--- START ---

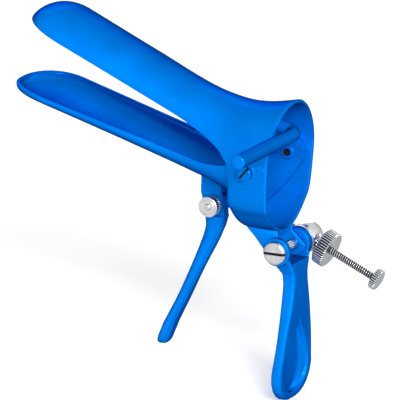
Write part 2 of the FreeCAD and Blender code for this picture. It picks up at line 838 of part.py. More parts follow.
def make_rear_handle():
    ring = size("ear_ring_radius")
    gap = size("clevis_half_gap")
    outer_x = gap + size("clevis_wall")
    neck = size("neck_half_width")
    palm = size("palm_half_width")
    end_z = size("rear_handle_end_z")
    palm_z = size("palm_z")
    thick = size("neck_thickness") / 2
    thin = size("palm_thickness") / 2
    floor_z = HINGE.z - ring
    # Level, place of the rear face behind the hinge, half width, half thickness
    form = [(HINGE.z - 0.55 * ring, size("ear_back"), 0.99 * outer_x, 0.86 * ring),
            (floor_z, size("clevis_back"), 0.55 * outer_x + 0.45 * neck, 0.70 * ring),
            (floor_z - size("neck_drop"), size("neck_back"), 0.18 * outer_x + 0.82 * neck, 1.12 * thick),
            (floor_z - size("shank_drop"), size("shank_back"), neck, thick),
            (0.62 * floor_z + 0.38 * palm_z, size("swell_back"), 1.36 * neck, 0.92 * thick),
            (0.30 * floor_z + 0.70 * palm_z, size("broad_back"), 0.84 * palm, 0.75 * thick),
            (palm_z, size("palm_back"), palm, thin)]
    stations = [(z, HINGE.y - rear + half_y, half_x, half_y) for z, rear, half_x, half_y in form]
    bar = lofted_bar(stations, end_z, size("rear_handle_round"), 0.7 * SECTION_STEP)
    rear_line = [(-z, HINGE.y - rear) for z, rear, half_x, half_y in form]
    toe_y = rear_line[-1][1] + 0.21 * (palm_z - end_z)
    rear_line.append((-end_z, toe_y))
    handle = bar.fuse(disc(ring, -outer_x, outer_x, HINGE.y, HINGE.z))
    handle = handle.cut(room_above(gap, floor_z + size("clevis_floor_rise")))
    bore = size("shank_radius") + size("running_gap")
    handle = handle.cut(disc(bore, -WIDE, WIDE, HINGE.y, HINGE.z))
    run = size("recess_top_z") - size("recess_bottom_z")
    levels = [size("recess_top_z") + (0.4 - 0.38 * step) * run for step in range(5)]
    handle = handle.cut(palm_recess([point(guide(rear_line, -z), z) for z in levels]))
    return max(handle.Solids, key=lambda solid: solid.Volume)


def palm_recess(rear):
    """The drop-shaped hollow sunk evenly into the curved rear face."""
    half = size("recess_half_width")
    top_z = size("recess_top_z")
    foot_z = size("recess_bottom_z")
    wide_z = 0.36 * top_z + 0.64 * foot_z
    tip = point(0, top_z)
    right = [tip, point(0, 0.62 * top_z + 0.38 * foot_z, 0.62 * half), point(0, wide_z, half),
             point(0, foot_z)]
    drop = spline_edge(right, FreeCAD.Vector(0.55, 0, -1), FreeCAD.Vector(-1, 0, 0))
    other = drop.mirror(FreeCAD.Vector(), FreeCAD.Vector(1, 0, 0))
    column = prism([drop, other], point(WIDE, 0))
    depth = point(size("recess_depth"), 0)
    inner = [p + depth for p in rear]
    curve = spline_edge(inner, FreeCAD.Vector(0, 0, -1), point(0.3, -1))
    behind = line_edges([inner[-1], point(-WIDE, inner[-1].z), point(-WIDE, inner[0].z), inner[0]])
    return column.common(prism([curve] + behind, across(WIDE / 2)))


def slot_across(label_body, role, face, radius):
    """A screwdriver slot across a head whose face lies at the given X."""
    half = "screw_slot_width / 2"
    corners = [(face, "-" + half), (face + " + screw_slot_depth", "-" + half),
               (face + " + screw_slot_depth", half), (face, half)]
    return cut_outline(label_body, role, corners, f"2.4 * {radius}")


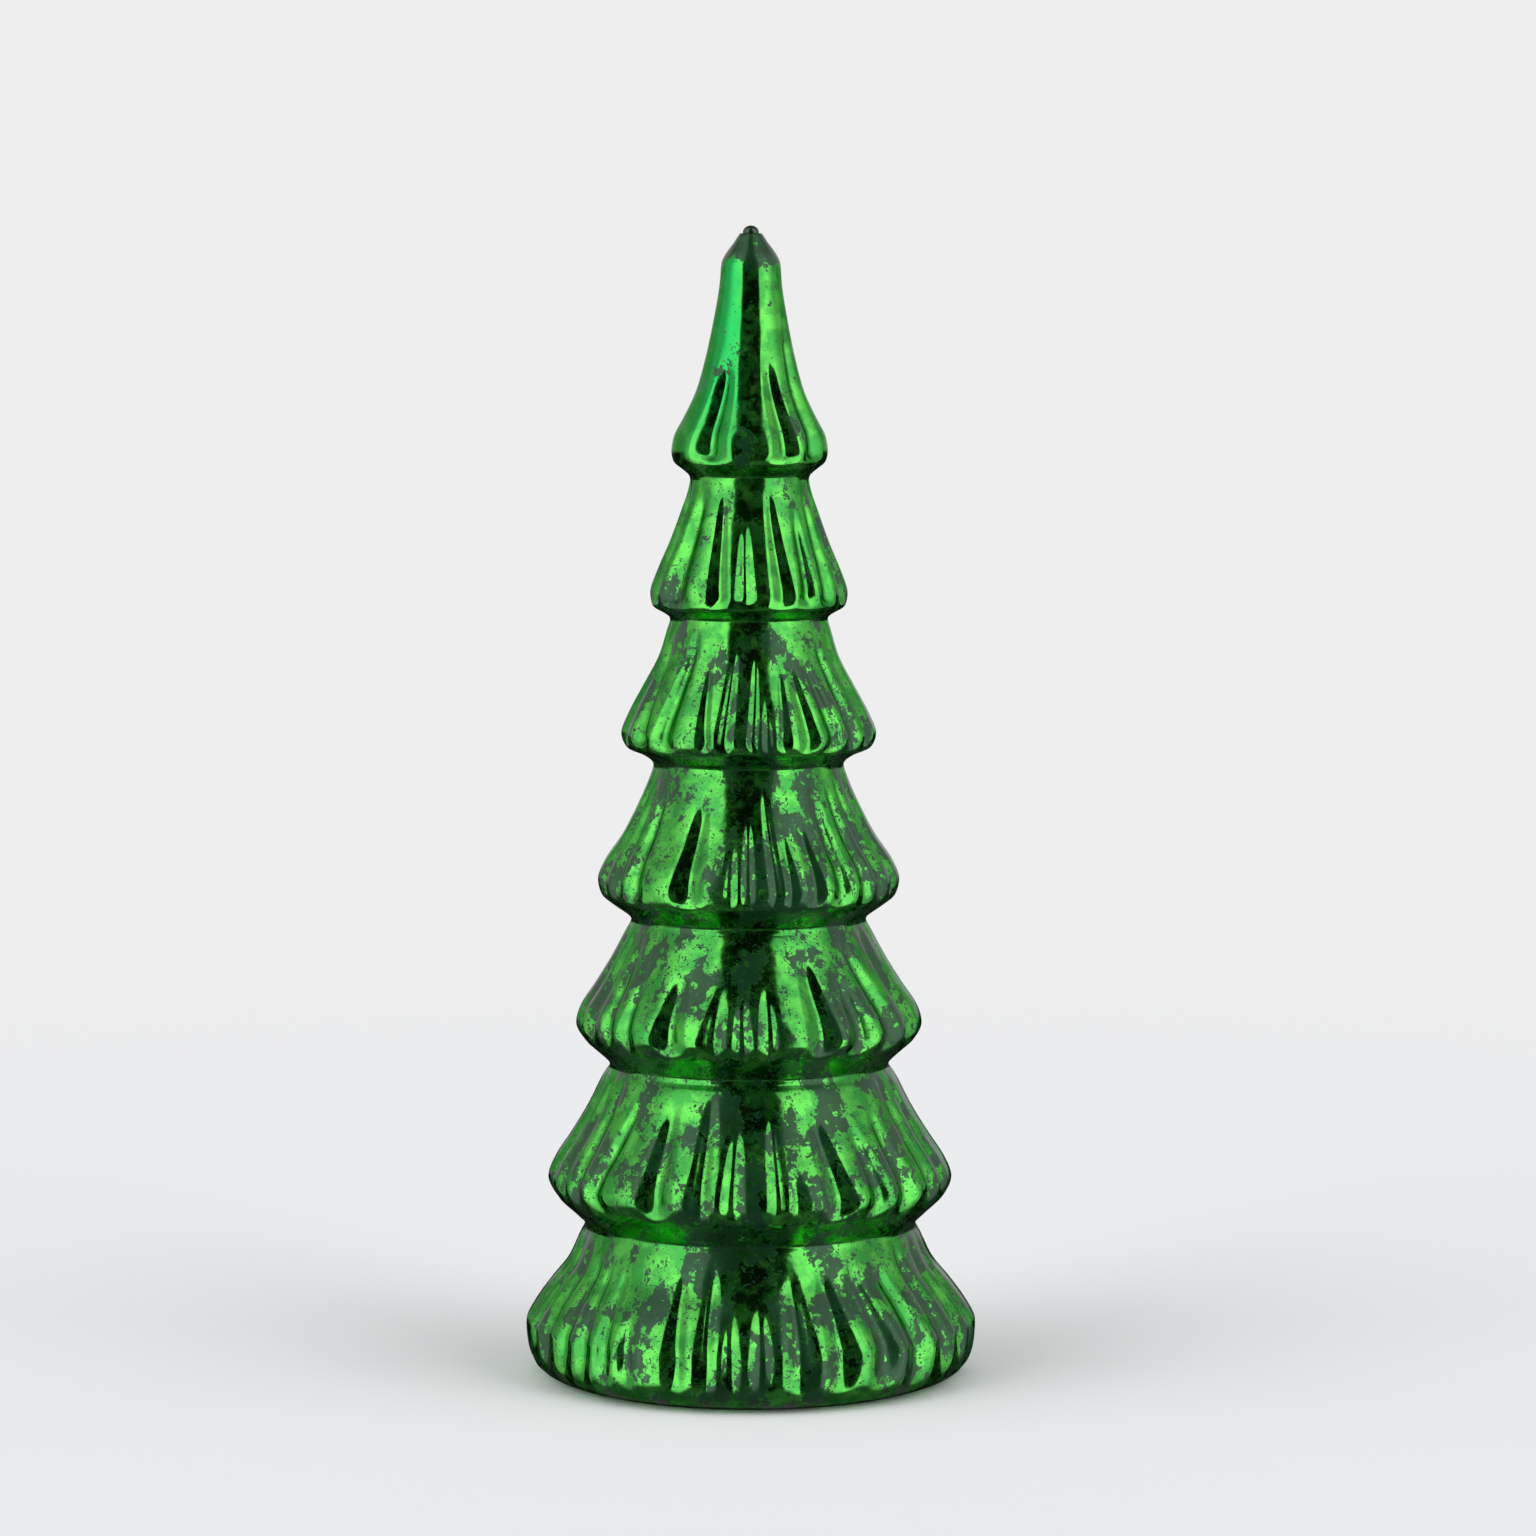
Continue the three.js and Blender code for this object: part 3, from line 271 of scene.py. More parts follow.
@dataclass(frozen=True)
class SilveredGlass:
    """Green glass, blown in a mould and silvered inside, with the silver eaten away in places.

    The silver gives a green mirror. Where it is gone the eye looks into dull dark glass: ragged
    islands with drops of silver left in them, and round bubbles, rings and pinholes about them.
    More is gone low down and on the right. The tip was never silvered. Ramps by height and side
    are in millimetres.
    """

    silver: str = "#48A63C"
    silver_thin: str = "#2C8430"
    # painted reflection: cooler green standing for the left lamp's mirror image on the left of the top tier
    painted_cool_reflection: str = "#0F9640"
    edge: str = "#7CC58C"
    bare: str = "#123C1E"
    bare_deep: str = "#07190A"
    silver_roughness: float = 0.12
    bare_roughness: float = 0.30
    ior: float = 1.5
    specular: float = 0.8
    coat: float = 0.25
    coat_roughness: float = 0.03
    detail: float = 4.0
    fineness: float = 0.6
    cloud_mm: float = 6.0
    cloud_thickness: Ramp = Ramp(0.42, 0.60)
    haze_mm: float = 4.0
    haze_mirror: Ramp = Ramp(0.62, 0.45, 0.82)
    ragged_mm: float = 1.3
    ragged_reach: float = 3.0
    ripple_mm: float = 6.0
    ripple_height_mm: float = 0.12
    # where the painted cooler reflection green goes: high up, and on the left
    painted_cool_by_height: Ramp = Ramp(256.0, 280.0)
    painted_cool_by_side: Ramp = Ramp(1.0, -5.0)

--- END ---

## Written request
Extract the full listing and reproduce each line exactly.

## Response below
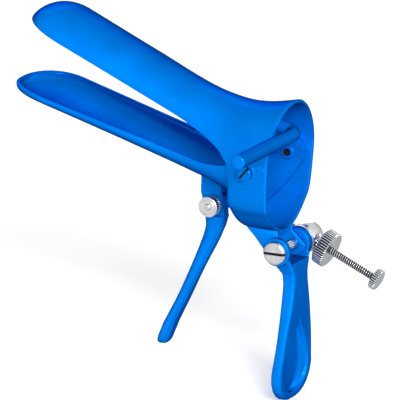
Write part 2 of the FreeCAD and Blender code for this picture. It picks up at line 838 of part.py. More parts follow.
def make_rear_handle():
    ring = size("ear_ring_radius")
    gap = size("clevis_half_gap")
    outer_x = gap + size("clevis_wall")
    neck = size("neck_half_width")
    palm = size("palm_half_width")
    end_z = size("rear_handle_end_z")
    palm_z = size("palm_z")
    thick = size("neck_thickness") / 2
    thin = size("palm_thickness") / 2
    floor_z = HINGE.z - ring
    # Level, place of the rear face behind the hinge, half width, half thickness
    form = [(HINGE.z - 0.55 * ring, size("ear_back"), 0.99 * outer_x, 0.86 * ring),
            (floor_z, size("clevis_back"), 0.55 * outer_x + 0.45 * neck, 0.70 * ring),
            (floor_z - size("neck_drop"), size("neck_back"), 0.18 * outer_x + 0.82 * neck, 1.12 * thick),
            (floor_z - size("shank_drop"), size("shank_back"), neck, thick),
            (0.62 * floor_z + 0.38 * palm_z, size("swell_back"), 1.36 * neck, 0.92 * thick),
            (0.30 * floor_z + 0.70 * palm_z, size("broad_back"), 0.84 * palm, 0.75 * thick),
            (palm_z, size("palm_back"), palm, thin)]
    stations = [(z, HINGE.y - rear + half_y, half_x, half_y) for z, rear, half_x, half_y in form]
    bar = lofted_bar(stations, end_z, size("rear_handle_round"), 0.7 * SECTION_STEP)
    rear_line = [(-z, HINGE.y - rear) for z, rear, half_x, half_y in form]
    toe_y = rear_line[-1][1] + 0.21 * (palm_z - end_z)
    rear_line.append((-end_z, toe_y))
    handle = bar.fuse(disc(ring, -outer_x, outer_x, HINGE.y, HINGE.z))
    handle = handle.cut(room_above(gap, floor_z + size("clevis_floor_rise")))
    bore = size("shank_radius") + size("running_gap")
    handle = handle.cut(disc(bore, -WIDE, WIDE, HINGE.y, HINGE.z))
    run = size("recess_top_z") - size("recess_bottom_z")
    levels = [size("recess_top_z") + (0.4 - 0.38 * step) * run for step in range(5)]
    handle = handle.cut(palm_recess([point(guide(rear_line, -z), z) for z in levels]))
    return max(handle.Solids, key=lambda solid: solid.Volume)


def palm_recess(rear):
    """The drop-shaped hollow sunk evenly into the curved rear face."""
    half = size("recess_half_width")
    top_z = size("recess_top_z")
    foot_z = size("recess_bottom_z")
    wide_z = 0.36 * top_z + 0.64 * foot_z
    tip = point(0, top_z)
    right = [tip, point(0, 0.62 * top_z + 0.38 * foot_z, 0.62 * half), point(0, wide_z, half),
             point(0, foot_z)]
    drop = spline_edge(right, FreeCAD.Vector(0.55, 0, -1), FreeCAD.Vector(-1, 0, 0))
    other = drop.mirror(FreeCAD.Vector(), FreeCAD.Vector(1, 0, 0))
    column = prism([drop, other], point(WIDE, 0))
    depth = point(size("recess_depth"), 0)
    inner = [p + depth for p in rear]
    curve = spline_edge(inner, FreeCAD.Vector(0, 0, -1), point(0.3, -1))
    behind = line_edges([inner[-1], point(-WIDE, inner[-1].z), point(-WIDE, inner[0].z), inner[0]])
    return column.common(prism([curve] + behind, across(WIDE / 2)))


def slot_across(label_body, role, face, radius):
    """A screwdriver slot across a head whose face lies at the given X."""
    half = "screw_slot_width / 2"
    corners = [(face, "-" + half), (face + " + screw_slot_depth", "-" + half),
               (face + " + screw_slot_depth", half), (face, half)]
    return cut_outline(label_body, role, corners, f"2.4 * {radius}")


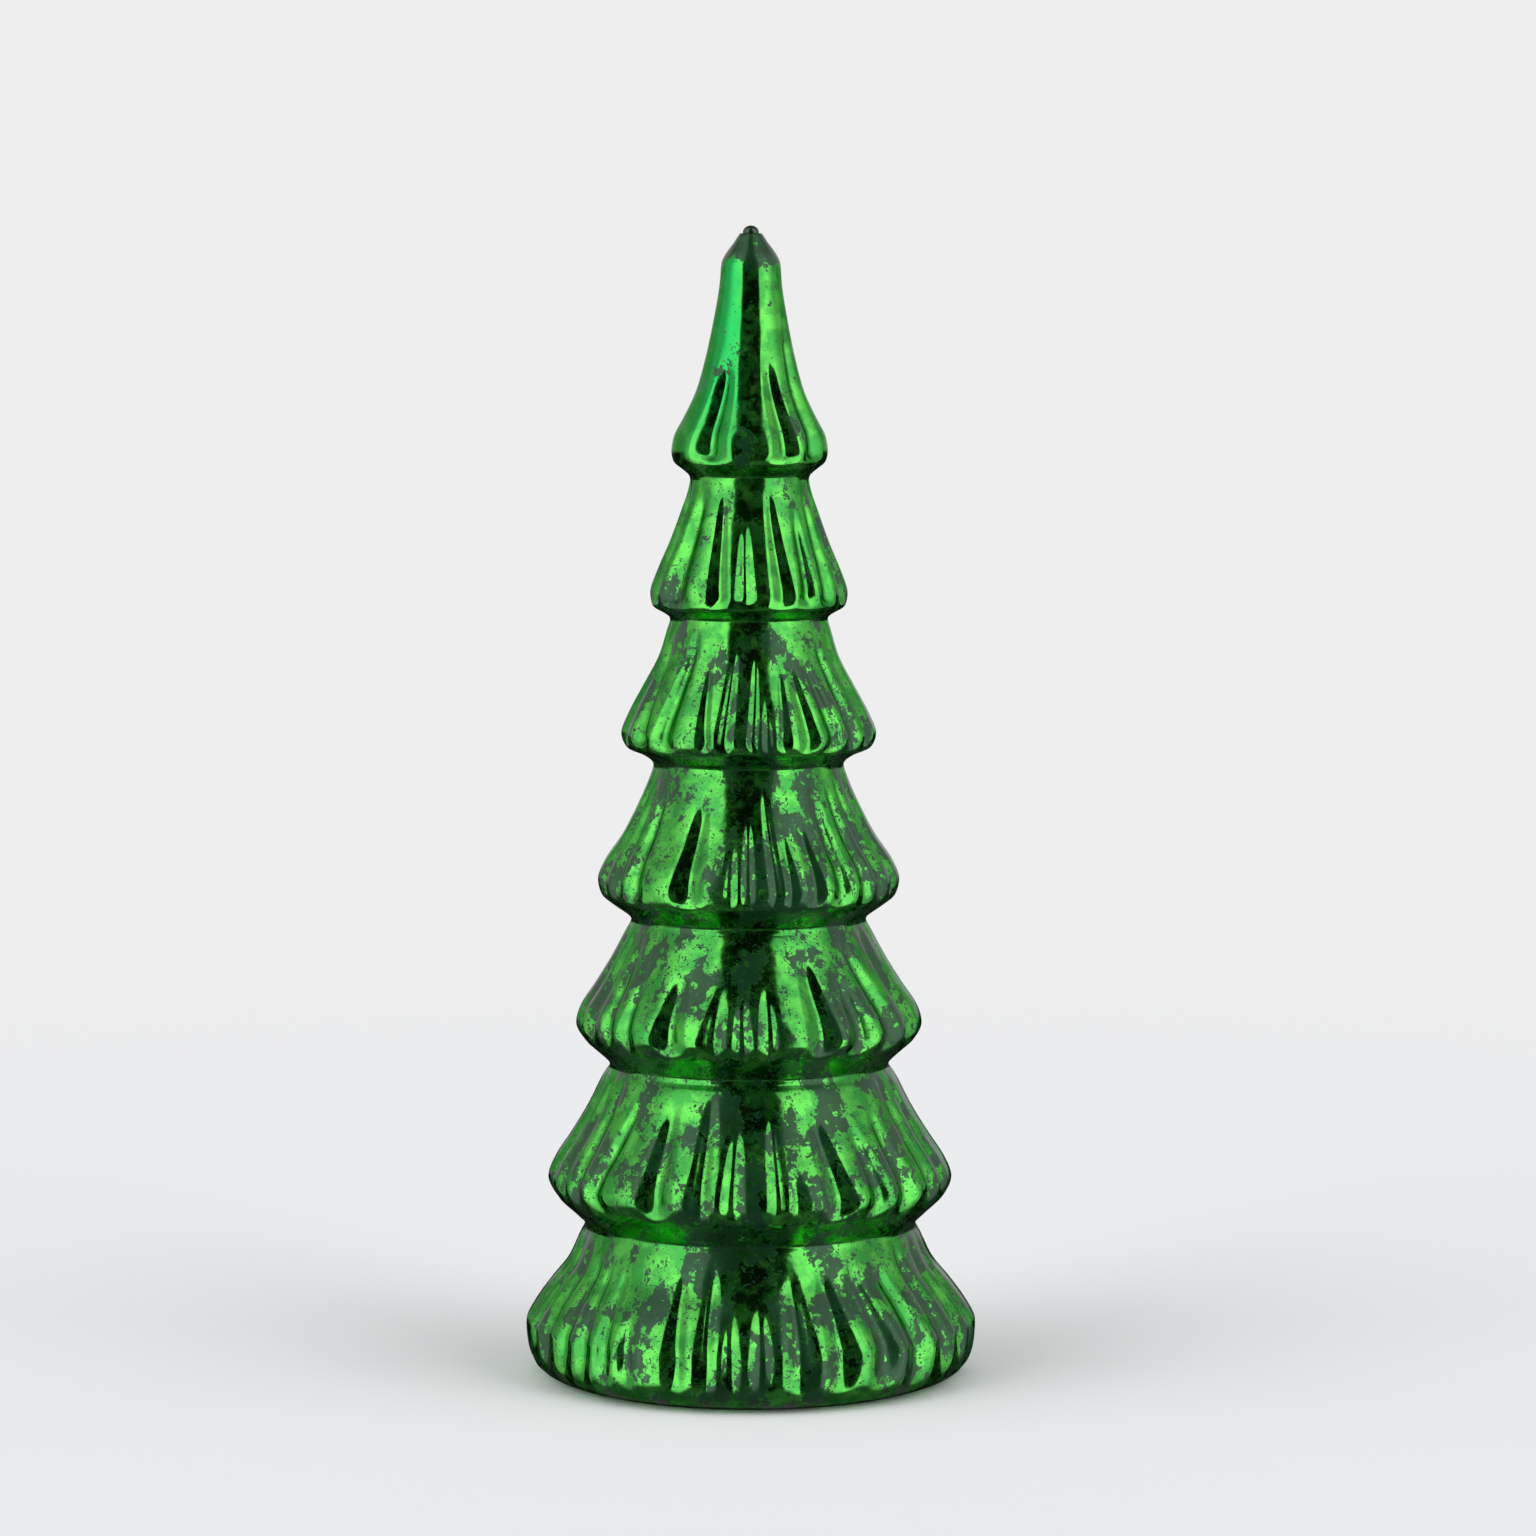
Continue the three.js and Blender code for this object: part 3, from line 271 of scene.py. More parts follow.
@dataclass(frozen=True)
class SilveredGlass:
    """Green glass, blown in a mould and silvered inside, with the silver eaten away in places.

    The silver gives a green mirror. Where it is gone the eye looks into dull dark glass: ragged
    islands with drops of silver left in them, and round bubbles, rings and pinholes about them.
    More is gone low down and on the right. The tip was never silvered. Ramps by height and side
    are in millimetres.
    """

    silver: str = "#48A63C"
    silver_thin: str = "#2C8430"
    # painted reflection: cooler green standing for the left lamp's mirror image on the left of the top tier
    painted_cool_reflection: str = "#0F9640"
    edge: str = "#7CC58C"
    bare: str = "#123C1E"
    bare_deep: str = "#07190A"
    silver_roughness: float = 0.12
    bare_roughness: float = 0.30
    ior: float = 1.5
    specular: float = 0.8
    coat: float = 0.25
    coat_roughness: float = 0.03
    detail: float = 4.0
    fineness: float = 0.6
    cloud_mm: float = 6.0
    cloud_thickness: Ramp = Ramp(0.42, 0.60)
    haze_mm: float = 4.0
    haze_mirror: Ramp = Ramp(0.62, 0.45, 0.82)
    ragged_mm: float = 1.3
    ragged_reach: float = 3.0
    ripple_mm: float = 6.0
    ripple_height_mm: float = 0.12
    # where the painted cooler reflection green goes: high up, and on the left
    painted_cool_by_height: Ramp = Ramp(256.0, 280.0)
    painted_cool_by_side: Ramp = Ramp(1.0, -5.0)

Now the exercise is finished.